The predominant impression, however, is of the variety and eclectism of the disciplines, approaches, and topics which jostle together in the house of urban history: this, too, is an authentic part of the Dyos tradition, a kaleidoscopic display which in its diversity, and occasional touches of brilliance, is a fitting tribute to his memory. The editors have striven mightily, both in their arrangement of the contributions and in their splendidly informative introduction, to impose order on this inherently unruly mass, and it is no fault of theirs that individuality, idiosyncracy, and eccentricity from time to time disrupt the formal unity of the enterprise.

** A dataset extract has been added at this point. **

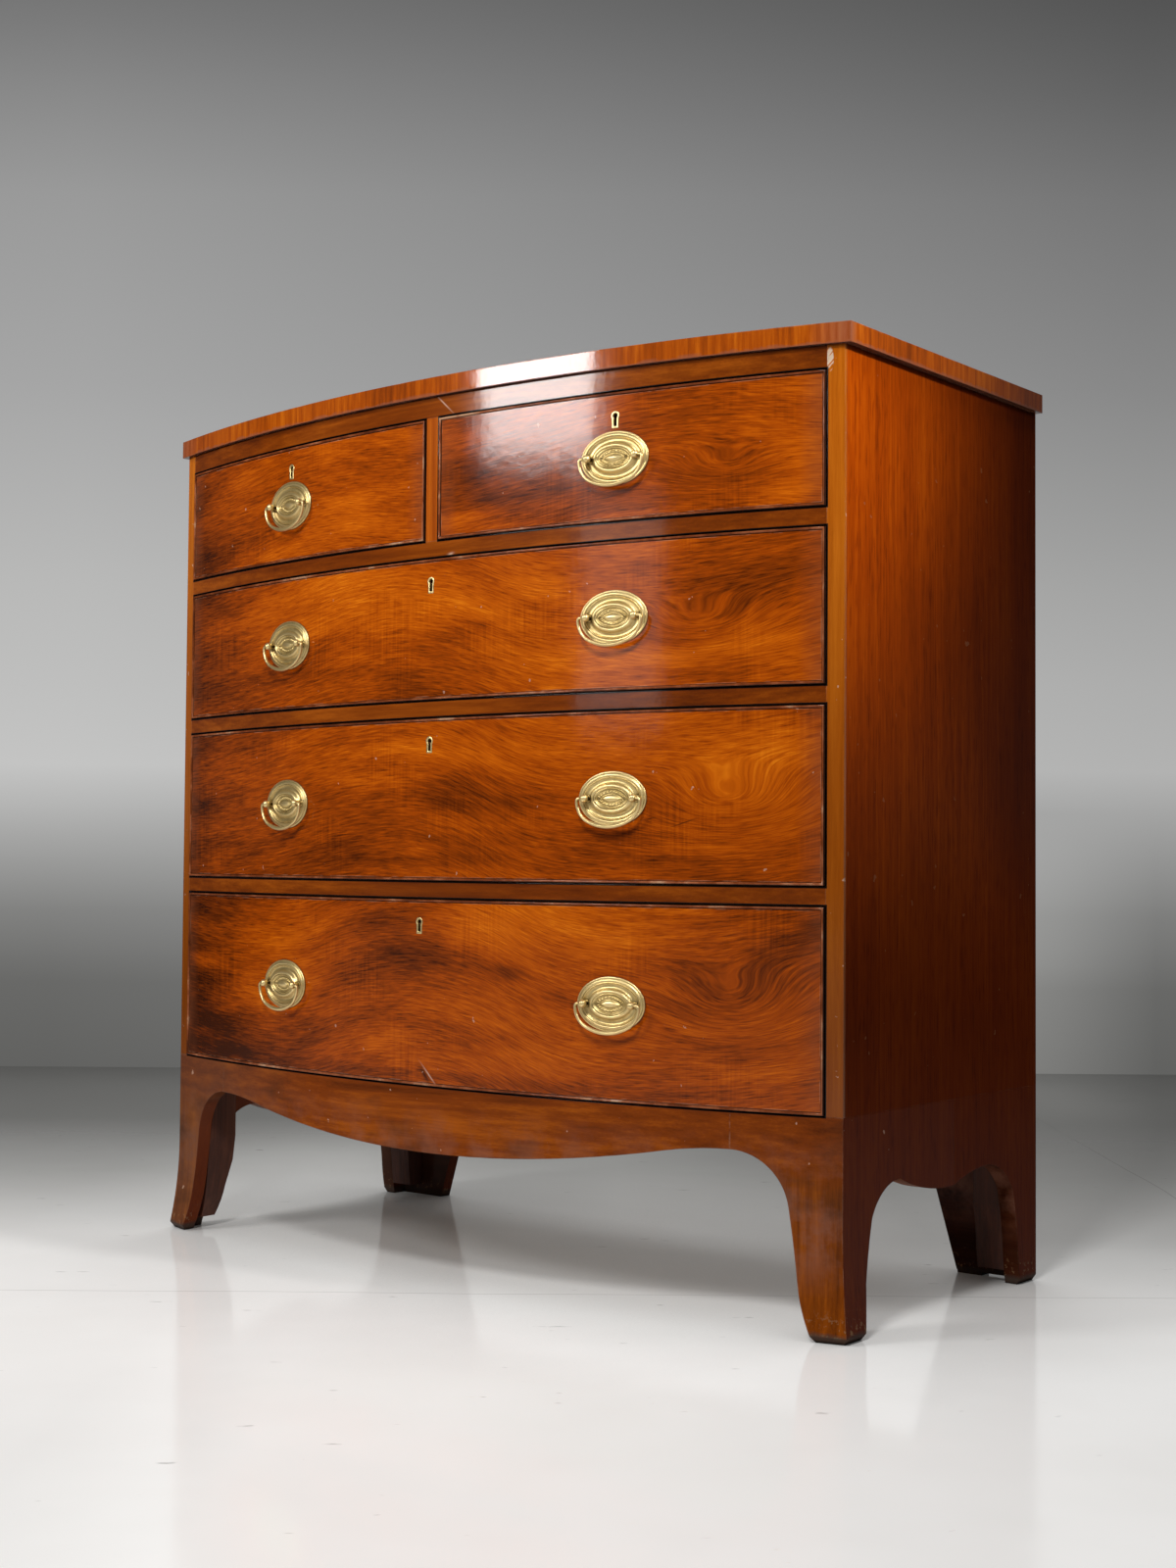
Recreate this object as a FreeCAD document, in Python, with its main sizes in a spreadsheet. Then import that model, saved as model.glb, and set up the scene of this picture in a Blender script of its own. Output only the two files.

It could scarcely be otherwise when architectural historians, cultural historians, labour historians, family historians, housing historians, sociologists, urban geographers, economic historians, and general system makers, are brought together. If one should commend the merits of the empirically-based contributions which open up new shafts into the history of working-class household arrangements, the role of the middle class in forging urban identities, the development of urban family life and the cult of domesticity, the elusive, conflicting, but critical activities of the British petty bourgeoisie, or the contrasting styles and functions of Vienna, Paris, and London expressed in their buildings, more than the merits of the conceptualisers and theorisers, that would be no more than a matter of taste. It would be difficult, how- ever, from any standpoint not to agree with the editors that the only way to handle Professor Pahl's essay is to assume that he is cracking a somewhat inscrutable sociologist's joke. For if taken seriously, his argument from the late twentieth-century prevalence of do-it-yourself in home maintenance, and from the Heinz-like varieties of possible methods of providing a domestic meal – from buying convenience foods to actually cooking home-grown ingredients – to the conclusion that 'urban' is not a. meaningful or useful category, would indeed be an awkward ghost to entertain at an urban history feast. In studying a society in which only five or ten per cent of the people do not live in towns, their only common 'urban' characteristics may indeed be boring and trivial, and of no explanatory value. How much better not to end with such uncomfortable thoughts which could set finite chronological limits to the compass of the Dyos legacy, but rather with Sydney Checkland's schematic reduction of all such intellectual activities to the single diagram of an 'Urban History Horoscope', which has the compulsive attractions of elegance and unfathomability.
Urban history certainly remains worth pursuing, and its practitioners can be seen to advantage in this volume not so much when they are engaged in the self- illumination of their own enclosed world as when they are casting rays of light on the general processes of social change. Those who want a guide to current thinking in this area will find The Pursuit of Urban History most rewarding. Those, on the other hand, who like a history book to tell them something clearly and interestingly about a well-defined subject whose nature and importance can be readily grasped, will undoubtedly find Endangered Lives better value.